さらにオマケですが、鉄の女的イメージの政務次官ラージェーシュワリ・スワーミナータン役のプリヤーマニは、何と、テルグ語映画『ヤマドンガ』(2007)でいじめ抜かれていたヒロイン、マヒを演じていた女優でした(「熱風!南インド映画の世界」のスチールには、こんな寝てる顔しかない...)。すっかり貫禄がついて、最初は全然わからず、2度目に見てやっと気がつきました。今後、こういう「強い女」の役柄が増えるかも知れません。

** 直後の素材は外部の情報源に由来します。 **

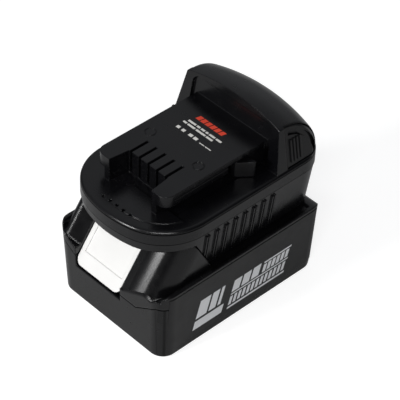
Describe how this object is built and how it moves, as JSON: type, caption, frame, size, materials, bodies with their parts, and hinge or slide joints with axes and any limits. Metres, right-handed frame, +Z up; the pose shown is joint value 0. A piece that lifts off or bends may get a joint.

さて、最後にちょこっとだけご紹介したいのが、こちらは興収ではボロ負けの『Crakk - Jeetegaa ... Toh Jiyegaa(クラック――勝てば...生き延びる)』。主演はマッチョなアクションスター、ヴィドゥユト・ジャームワール。そして、その敵役としてアルジュン・ラームパール、他には女優のノーラ・ファテー、エイミー・ジャクソンが出演していますが、アクションができる女優として起用されたようで、ストーリー自体にはあまり深くからみません。監督は、以前ヴィドゥユト・ジャームワールの『Commando 3』(2019)も監督したアーディティヤ・ダット。著名な作詞家「アーナンド・バクシーの孫」がウリの監督で、2005年にデビューしてからすでに6本撮っています。最初に、予告編をご覧いただきましょう。
Crakk - Jeetegaa Toh Jiyegaa | Official Trailer | Vidyut Jammwal, Arjun R, Nora F | Aditya D | Amy J
前半は、主人公シッドゥ(ヴィドゥユト・ジャームワール)と4年前に亡くなった兄二ハール(アンキト・モーハン)との様々なシーンが描かれます。兄ニハールは、生命を危険にさらすゲーム「マィダーン(戦いの場)」に参画し、最後の対戦相手デーウ(アルジュン・ラームパール)との対決に敗れ、命を落としたのでした。その最後の対決とは、飛行機から投げ出されたバイクを追って空中に飛び出て、バイクに手がかかれば背中のパラシュートが開く、というもの。デーウは見事バイクに手をかけますが、二ハールは失敗し、亡くなったのでした。シッドゥはリベンジとばかり自分も「マィダーン」への参加資格を得、世界中から集まった50人ほどの挑戦者と共に次々と難関を突破していきますが、そんな中で耳に入ったのは、兄の死は仕組まれたものだった、という噂でした...。
前半は退屈で、一瞬寝落ちもしてしまったのですが、後半に入り、命がけのゲーム「マィダーン」が始まると、これはもう手に汗握る戦いぶりで、まさに殺人ゲームと化していく様には唖然としました。何頭もの犬をけしかけるゲームがあるかと思えば、失敗すれば銃を持った人間に殺されていく殺人ゲームもあり、まるで、今村翔吾の「イクサガミ」を実写で見ているみたいでした。映画評はおしなべてけちょんけちょんで、「イカゲームのチープで愚かなヴァージョン」という評もありましたが、それなりにお金をかけて外国ロケも敢行し、ゲームの装置もよく考えられていて(でも、何かのゲームからのパクりかも知れない)、このアイディアへの凝り方を別方面に生かせば見応えのあるアクション映画になったかも、という感じです。とは言え本作品はやはりゲームオタクにしかウケなかったようで、製作費4億5千万ルピーで興収は1億7千万ルピーと、惨憺たる興行成績でした。
とまあ、こんな作品しか見られなかったムンバイ滞在第2回目、今度からは時期を変えて来るかなー、とは言え、もうそうそう何度も来られないかなー、とか思いながらムンバイを離れたのでした。